Symmetry Setup: The definition of symmetry is similarity or equality of swings in the same direction. We find symmetry setups by running a 100% price projection or "measured move" of a prior swing and then projecting the results from a new high or low (depending on what direction you are coming from) The only symmetry setup I like to focus on is when swings are similar or equal within the context of the trend. For example, if we are in a clear uptrend, I will measure the prior corrective declines within an uptrend and project 100% of those from any new high to help you enter the market in the direction of the trend. A single symmetry projected IS considered a setup, though other price relationships may overlap these projections which only strengthens the setup.

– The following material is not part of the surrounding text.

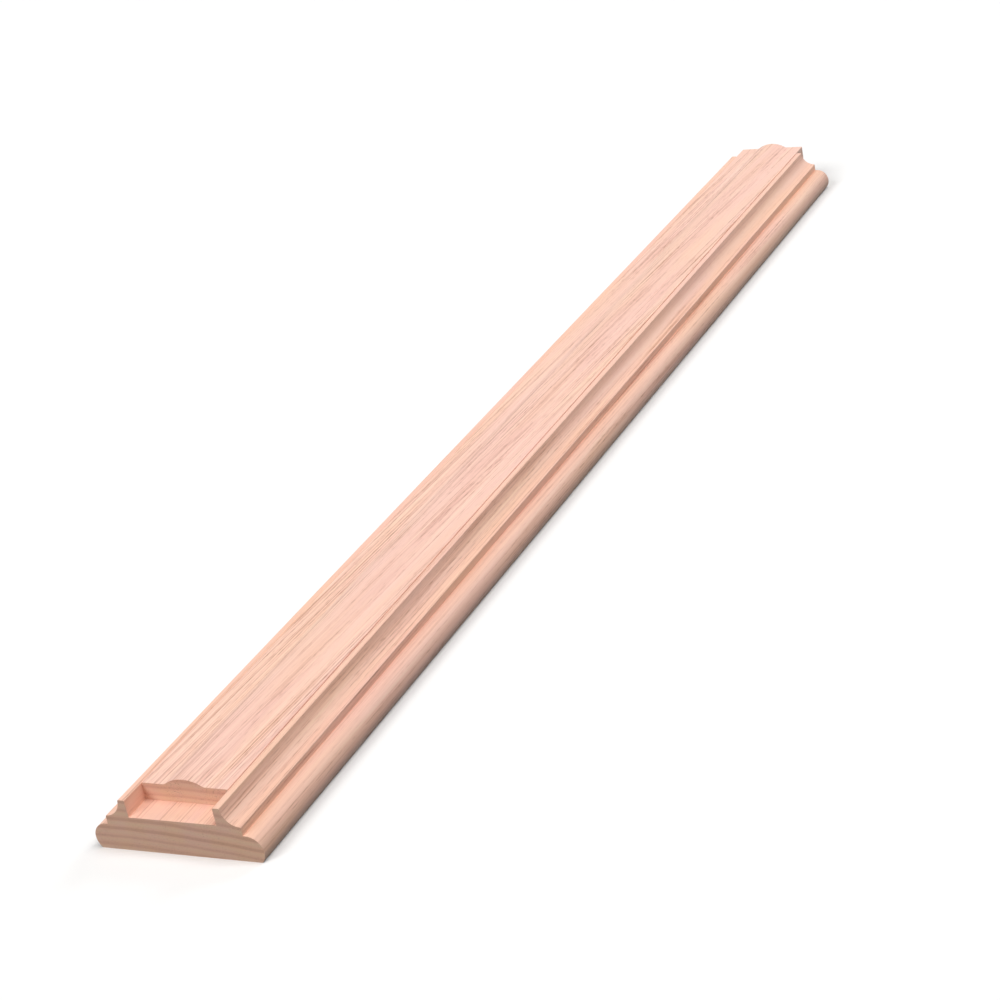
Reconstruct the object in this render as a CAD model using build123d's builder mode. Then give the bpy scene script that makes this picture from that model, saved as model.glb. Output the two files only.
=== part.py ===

Two-Step Pattern Setup: A two step pattern setup is also a Fibonacci price cluster as it will include the coincidence of at least three Fibonacci price relationships, but it will be within the context of a zig-zag pattern.
Second, I watch the setup zone and see if price holds when it tests the zone. It does NOT have to be a PERFECT hit of the zone, but it should be relatively close. (For example plus or minus 20-80 cents in a stock setup, though sometimes I will give it a little more room.) If it does respect the price decision, I then dial it down to a lower time frame chart to look for a trigger entry.
A trigger is essentially price activity on the lower time frame that suggests that it is worth placing a bet against the setup zone.
Now the trigger that you use will depend on whether you are taking a day trade or a swing trade. For day trades, I will use anywhere from a tick chart to a 5-minute chart to trigger an entry against one of the setup zones. For a swing trade, the aggressive chart is the 15-minute. Otherwise I will wait for a trigger on the 30-minute chart. (Keep in mind, that there will be more stop outs using the aggressive trigger. Only use this if you feel rather strongly about a setup.)
The trigger that I use on all my intraday charts is essentially taking out a prior swing high for a buy and taking out a prior swing low for a sell. This also needs to be confirmed by an 8/34 ema moving average crossover. We need a crossover to the upside (8 above 34) to confirm a buy and a crossover to the downside (8 below 34)
Targets: The initial target for any of my trend trade setups is the 1.272 extension of the swing into the trade zone. Targets 2 and 3 are 1.618 of the same swing and then 2.618.
The management of the trade will include the initial stop loss order, a trailing stop and/or exits using targets. Some traders will prefer to use a trailing stop and let the market exit the trade for them. Some traders will prefer to exit the trade when the typical targets are met instead.
MON ended up holding above the key trade setup decision illustrated in the video. At that time, I drilled down to a 30-minute chart and waited for a buy trigger that suggested it was worth placing a bet on the buy side against this. A trigger did eventually fire off a buy. Now I can not tell a lie and say that I kept this trade as long as I should have, but the mechanics of the formula worked well here. It did actually take 43 days to get to target 1 at the $87.82 area. Some of us just don't have the patience to sit through a trade for that long!!!